Benden daha deneyimli arkadaşlar daha güzel yöntemler vb. verebilir. Normalde disiplin kazanamamanızın arkasında bir ton sebep olabilir ama size basit bir bakış açısı sunabilirim. "Özgür irade" kavramı tam olarak doğru bir kavram değil; siz, uzun yıllar boyunca süregelen alışkanlıklarınız tarafından yönetiliyorsunuz. Gün içerisinde algınızı biraz daha yüksek tutup fark ederseniz, birçok küçük örüntüyü tekrar ettiğinizi görebilirsiniz.
Mesela bu küçük örüntülere örnek vermek gerekirse, ben çok stresli olduğum günlerde ilk etapta başımı kaşırdım, ardından WhatsApp’ı açıp mesaj kontrolü yapardım. Beynin kendince geliştirdiği bir savunma mekanizması işte.
Her neyse, alışkanlıklarınız tarafından yönetiliyorsunuz: iyi alışkanlıklarınız, kötü alışkanlıklarınız ve nötr alışkanlıklarınız var. Bu alışkanlıkları beyninizde bir yol olarak düşünebilirsiniz. Kullanılmayan yol eskir, yosunlaşır vb. Çok kullanılan yol ise büyütülmek zorunda kalınır; bir şeritli yol belki artık iki olur. Tüm alışkanlıklar bu şekilde işler. Siz bir alışkanlığı bırakmaya çalıştığınızda, o yol ne kadar büyükse, araba geçmesi o kadar kolay olur. Mesela en ufak tetikleyicilerde hemen o alışkanlığı tekrar etmek isteyebilirsiniz. Ama eğer yolumuz tek şeritli, eski ve kullanılmayan bir yol olsaydı, küçük tetikleyiciler sizi o yola girmeye itmezdi.
Disiplin dediğimiz şey, benim için tek bir yoldan oluşmaz. "Disiplin = Alışkanlık." Peki alışkanlık nasıl oluşturulur? Şimdi şunu anlaman lazım: Yol çok büyük, tertemizken bırakması ne kadar zorsa, hiç yol yokken oluşturması da o kadar zordur.
Alışkanlıklar zihin gücü tüketmez. Mesela senin diş fırçalama alışkanlığın yoksa, diş fırçalamak seni yorar. Çünkü orada kendi iradenle (oyunlardaki mana gibi düşün) karar alıyorsun. Ama alışkanlıklar mana harcamaz, ya da çok az harcar. Zihninde daha önce bağlantısı kurulmamış nöral bir yolu sıfırdan oluşturmak hiç kolay değildir. Çünkü ortada bir yol yoktur.

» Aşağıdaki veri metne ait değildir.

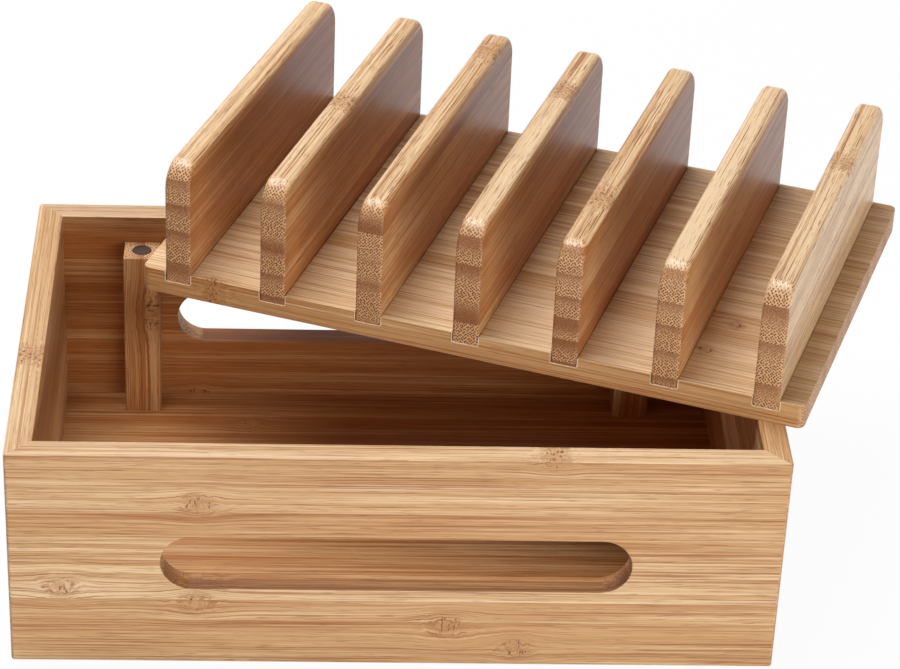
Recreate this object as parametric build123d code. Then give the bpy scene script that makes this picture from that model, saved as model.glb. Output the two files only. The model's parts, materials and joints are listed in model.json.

Her yaptığında iradenden harcayacaksın, o yol oluşana ve büyüyene kadar.
Çözüm yoluna geçelim:
Mızmızlanmayacağın kadar küçük başlamak!
(Buradan itibaren söyleyeceklerim tahmin üzerine; üzerinize alınmanıza gerek yok.)
Tada! Evet, bir sihirli değnek değil. Diyebilirsin: "Ya tamam da çok çalışmam lazım, hemen öğrenmem lazım, her şeyi bitirmem lazım. Günde 5-10 dakika mı çalışayım şimdi ben? Olmaz öyle!"
Tamam da daha dün hiç çalışmıyordun? Hayatın boyunca hiç yapmadın? Şimdi burada kibirlenecek, ego gösterilecek bir durum yok. Alışkanlık kazanmanın altın kuralı: Aşırı küçük adımlarla başlamak.
Bugün 10 dakika öğren, yarın 15 dakika, ondan sonraki gün 20 dakika. Devamında atıyorum 20 dakika yaptın, daha fazla gidemiyor musun? Tamam, sorun yok. O 20 dakikada kalmaya devam edebilirsin. Ta ki kendini iyi hissedince vitesi arttır. Böyle böyle ilerle.
Şimdi dakikaya vurunca hiç iyi gözükmüyor olabilir. Ama atıyorum şınava vuralım: Daha önce hiç şınav çekmeyen biri, günlük 1 şınavla başlayıp her gün sayıyı artırırsa, 1 ay sonunda 30 şınav çekmeye başlar. Ama bu kişi bu bir aydan önce hiç şınav çekmiyordu ve bu ay toplamda 465 şınav çekmiş oldu.